CMA Doc: Ron Chambers, M.D.

May 14, 2018
Area(s) of Interest: Physician Leadership Internal Medicine 

Photo by Andrew Nixon / Capital Public Radio.

Name: Ron Chambers
City: Sacramento
Specialty: Internal Medicine
Member Since 2017

(This article is excerpted from Capital Public Radio.)

When Marie was being sold for sex throughout California, she was rarely away from her pimp. Even when he wasn’t physically confining her, she was frightened he was watching or listening.

Marie, a 27-year-old who asked to be identified by her middle name for safety reasons, was first exploited by an older man when she was 16. She was traded between pimps and forced into sex work for nearly a decade.

She said visits to the women’s health clinic were her only chances at escape, but providers never tagged her as a trafficking victim. They just gave her antibiotics to treat the bladder infections she contracted from frequent sex work and sent her on her way.

“You have to go to the doctor — that is one safe place,” she said. “They don’t have badges.”

Victims may be more comfortable talking to a nurse or doctor than a police officer.
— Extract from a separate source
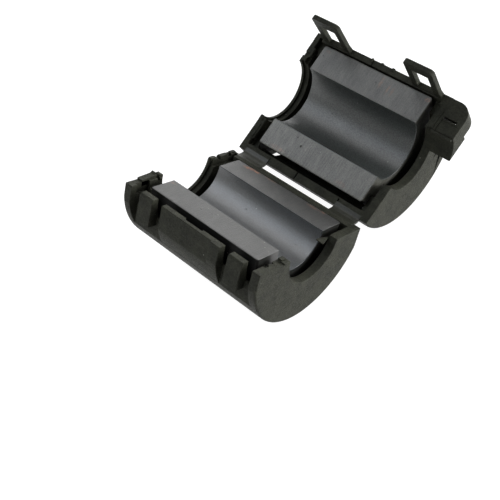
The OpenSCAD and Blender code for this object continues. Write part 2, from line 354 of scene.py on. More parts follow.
def moulded_nylon(name="moulded_nylon", depth=0.9, rough=(0.62, 0.42), shine=0.08):
    """Black nylon 66, moulded in a spark-eroded tool: matt, mottled, scuffed and a little dusty."""
    if name in bpy.data.materials:
        return bpy.data.materials[name]
    hues = bpy.context.scene.bead_finish
    new, shader, coordinates, node = material(name)
    mm = node("Mapping", {"Vector": coordinates, "Scale": (1000, 1000, 1000)})
    # the eroded grain is about 0.05 mm; it is drawn at 0.4 mm, so that it shows
    grain = node("TexNoise", {"Vector": mm, "Scale": 2.6, "Detail": 4, "Roughness": 0.75})
    cloud = node("TexNoise", {"Vector": mm, "Scale": 0.35, "Detail": 3, "Roughness": 0.6})
    mottle = node("Math", {0: grain, 1: cloud}, operation="ADD")
    mottle = node("MapRange", {0: mottle, 1: 0.78, 2: 1.22})
    skin = node("Mix", {0: mottle, 6: linear(hues.nylon), 7: linear(hues.nylon_worn)}, 2, data_type="RGBA")
    # rubbed streaks about 0.2 mm wide and 3 mm long
    streaks = node("Mapping", {"Vector": mm, "Scale": (0.35, 4, 4)})
    streaks = node("TexNoise", {"Vector": streaks, "Scale": 1.0, "Detail": 3, "Roughness": 0.7})
    rubs = node("MapRange", {0: streaks, 1: 0.62, 2: 0.78, 3: 0, 4: 0.6})
    skin = node("Mix", {0: rubs, 6: skin, 7: linear(hues.nylon_rubbed)}, 2, data_type="RGBA")
    # dust specks of about 0.1 to 0.2 mm, on one cell of the pattern in twenty
    dusty = specks(node, mm, 0.9, (0.07, 0.15), (0.94, 0.97), 0.7)
    skin = node("Mix", {0: dusty, 6: skin, 7: linear(hues.dust)}, 2, data_type="RGBA")
    fine = node("TexNoise", {"Vector": mm, "Scale": 6, "Detail": 2, "Roughness": 0.6})
    fine = node("Math", {0: fine, 1: 0.5}, operation="MULTIPLY")
    relief = node("Math", {0: grain, 1: fine}, operation="ADD")
    sockets = {
        "Base Color": skin,
        "Roughness": node("MapRange", {0: grain, 1: 0.3, 2: 0.7, 3: rough[0], 4: rough[1]}),
        "Normal": node("Bump", {"Height": relief, "Strength": depth, "Distance": 0.00012}),
        "IOR": 1.53,
        "Specular IOR Level": shine,
    }
    wire(shader, sockets)
    return new


def bent_nylon():
    """The same nylon, thin and drawn smooth where it bends at the hinge."""
    return moulded_nylon("bent_nylon", 0.2, (0.32, 0.26), 0.25)


def specks(node, cells, scale, size, rare, strength, channel=0):
    """Round specks on some cells of a pattern, picked by one channel of their colours."""
    near = node("TexVoronoi", {"Vector": cells, "Scale": scale})
    lot = node("SeparateColor", {0: near.node.outputs["Color"]}, channel)
    near = node("MapRange", {0: near, 1: size[0], 2: size[1], 3: 1, 4: 0})
    lot = node("MapRange", {0: lot, 1: rare[0], 2: rare[1]})
    both = node("Math", {0: near, 1: lot}, operation="MULTIPLY")
    return node("Math", {0: both, 1: strength}, operation="MULTIPLY")


# stains on the ground faces: x, v, half length along x, half length along v, in millimetres, and strength
RUST = {
    BASE: (
        (-10.3, -11.9, 1.5, 0.6, 0.8),
        (-8.6, -12.4, 2.1, 0.5, 0.9),
        (-4.2, -12.6, 2.2, 0.4, 0.3),
        (7.6, -12.3, 1.9, 0.45, 0.4),
        (10.2, -12.5, 1.2, 0.4, 0.4),
        (-12.9, 7.8, 0.9, 0.4, 0.2),
    ),
    COVER: (
        (-9.2, -12.2, 2.6, 0.7, 0.35),
        (8.0, -11.9, 1.9, 0.8, 0.22),
        (2.4, 11.2, 0.5, 2.0, 0.3),
        (4.6, 10.4, 0.4, 1.9, 0.25),
        (5.7, 10.2, 0.5, 1.5, 0.2),
        (13.5, 12.1, 0.7, 0.6, 0.7),
        (-12.6, 11.9, 0.9, 0.5, 0.2),
    ),
}
# pits where a grain broke out: x, v and radius in millimetres
PITS = {
    BASE: ((-3.1, 9.9, 0.16), (9.3, -8.2, 0.12)),
    COVER: ((-4.7, -9.3, 0.3), (1.4, 8.6, 0.14), (9.9, 10.9, 0.12)),
}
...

Though trafficking has historically been seen as a law enforcement issue, clinics and hospitals are starting to play a role in identifying and helping victims.

Advocates say it’s on medical professionals to take action. A 2014 survey of sex trafficking victims found that 88 percent had contact with a health care provider at some point while being trafficked.

But Marie said even at the clinic, she was too scared to say anything about her situation. Her pimp had total control over her. He would starve her if she wasn’t making enough on the streets, clobber her if she didn’t look the way he wanted her to. She recalled being too afraid to run, and unsure about how she would survive on her own even if she did.

“It’s manipulation,” she said. “Control the body, control the mind. So you physically control the body by hitting, beating. … My son’s dad broke me in a way I have never been broken, and I guess he was really pimpin, cause I knew I was being controlled, but I couldn’t really do anything about it.”

Dr. Ron Chambers, a family physician with Dignity Health, is trying to prepare the next generation of doctors for situations like Marie’s. His South Sacramento clinic is one of few in the state where staff are specifically trained to identify and treat sex trafficking victims. It’s also one of the only residency training programs with a trafficking curriculum.